Uma das canções mais directas é Volcano, celebração eficaz do poder do rock & roll, enquanto Every breaking wave parece ter sido concebida para que o grupo não perca terreno na competição com os discípulos que nos últimos anos têm tocado para grandes multidões (Snow Patrol, The Killers, Coldplay).

Não parece ter sido um disco fácil de compor. Passaram seis anos sobre o último álbum, No Line On The Horizon, e três sobre a última digressão, 360 Degree Tour. Existiram sessões de estúdio com o produtor americano Danger Mouse (Broken Bells, Gnarls Barkley) e, mais tarde, com o inglês Paul Epworth e Ryan Tedder, ambos habituados a conviver com estrelas pop de sucesso. Dos velhos conhecidos, apenas Mark Ellis (Flood) também esteve envolvido.

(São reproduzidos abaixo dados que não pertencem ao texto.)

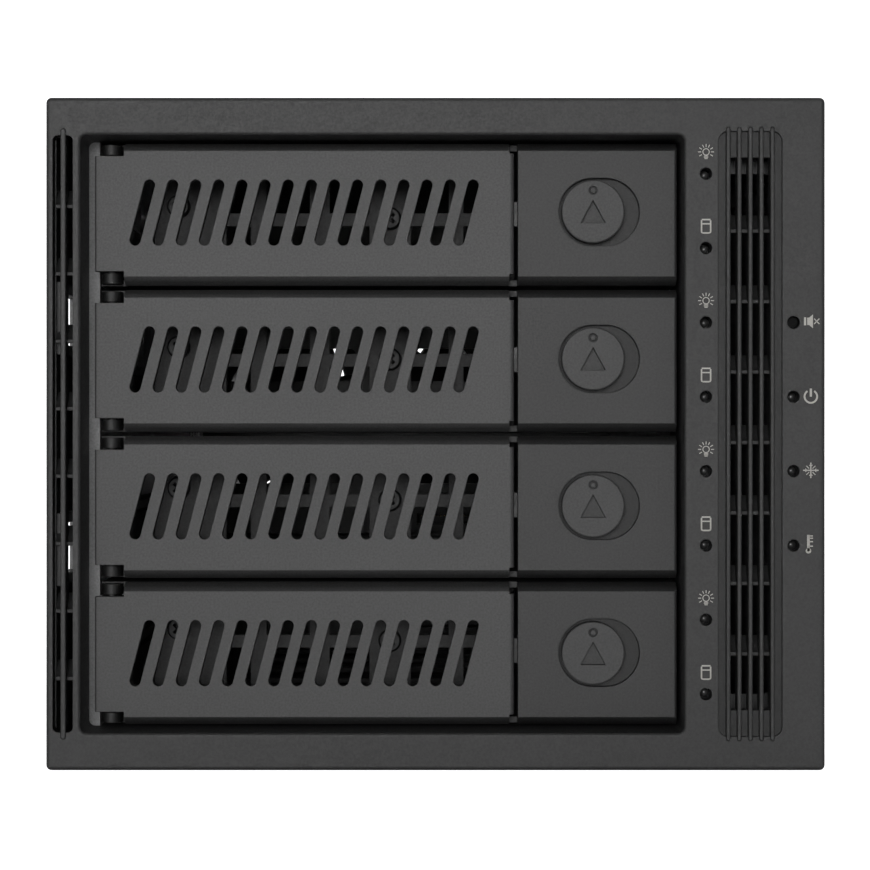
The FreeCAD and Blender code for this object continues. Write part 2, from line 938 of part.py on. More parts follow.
def case_screws():
    screws = []
    for side in (-1, 1):
        inward = Vector(-side, 0, 0)
        for depth in cover_screw_depths:
            screws.append(wafer_screw(inward, Vector(side * cage_half, face_y + depth, cover_screw_z())))
        for z in rear_screw_heights():
            screws.append(wafer_screw(inward, Vector(side * cage_half, face_y + rear_screw_depth(), z)))
    for x in wall_screw_rows():
        for depth in wall_screw_depths:
            screws.append(wafer_screw(Vector(0, 0, -1), Vector(x, face_y + depth, cage_height)))
    save("case_screws", screws)


# Trays
def front_profile(x0, x1, middle, back):
    """Bar along X with the bevelled top and bottom front edges of a tray."""
    flat = half_tray - bevel_height
    outline = [
        (tray_setback, middle - flat),
        (tray_setback + bevel_depth, middle - half_tray),
        (back, middle - half_tray),
        (back, middle + half_tray),
        (tray_setback + bevel_depth, middle + half_tray),
        (tray_setback, middle + flat),
    ]
    return extruded(outline, x0, x1)


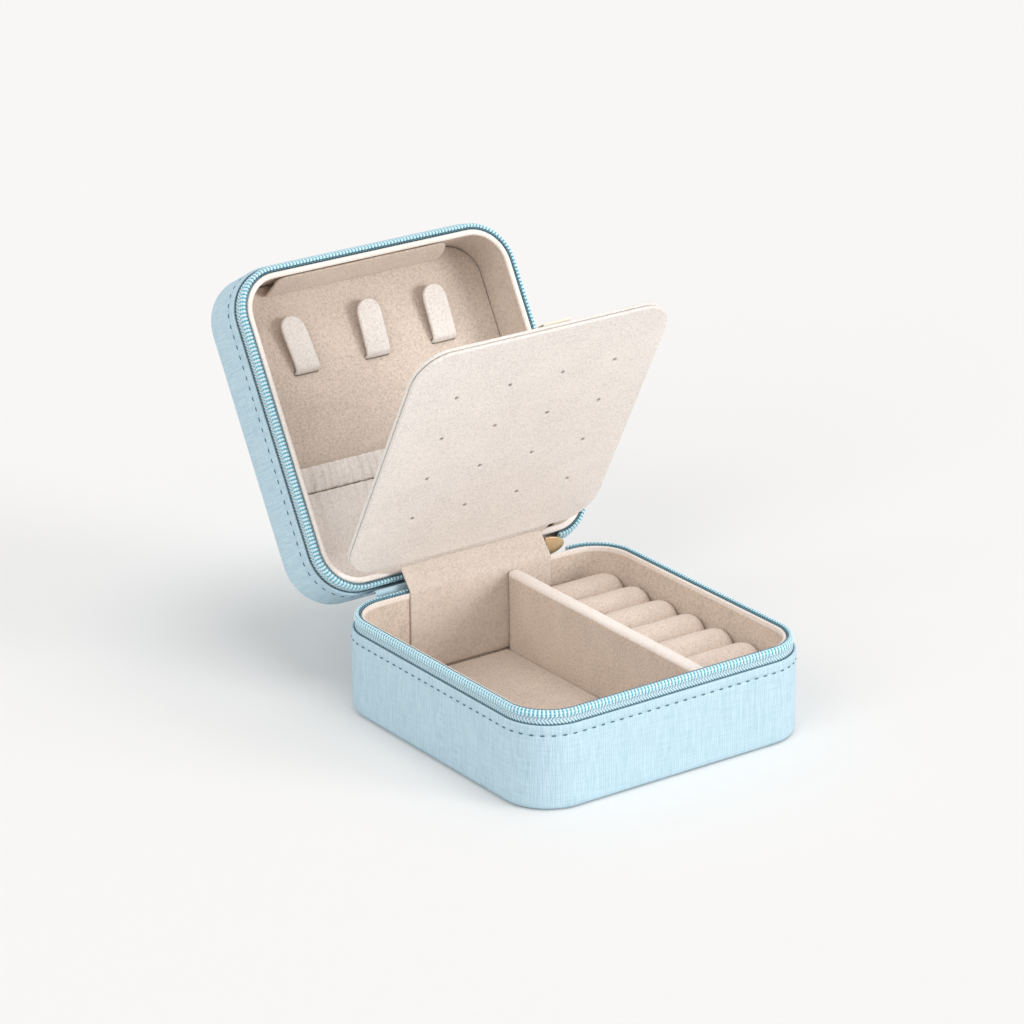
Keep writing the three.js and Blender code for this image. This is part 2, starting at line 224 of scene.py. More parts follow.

Duas das canções que se afastam mais do som habitual do grupo foram produzidas por Danger Mouse – a balada digital Sleep like a baby tonight e a canção que fecha o disco, The troubles, que conta com a participação vocal da sueca Lykke Li. Ou seja, há momentos onde o grupo arrisca, saindo da zona de conforto, mas a maior parte das canções são os U2 como sempre os conhecemos, oferecendo música rock aditiva, com coros cantaroláveis, envolvidos por uma vitalidade retemperadora.

Uma energia que vai ser posta à prova no próximo ano quando voltarem às digressões. É que apesar do efeito de acontecimento agora conseguido é aí que tudo se verdadeiramente decide hoje em dia. Tal como a Apple, os U2 sabem que aguçar a curiosidade é determinante. A distribuição massiva do álbum agora encetada garante isso. Depois virão os concertos, onde até poderiam tocar apenas os êxitos do passado que daí não viria mal nenhum ao mundo.

Mas os U2 são o tipo de grupo que deseja manter-se relevante e quando arrancam em digressão tem que existir uma nova estratégia de aproximação ao público e novo disco. O primeiro passo já foi dado. A operação Innocence está em marcha.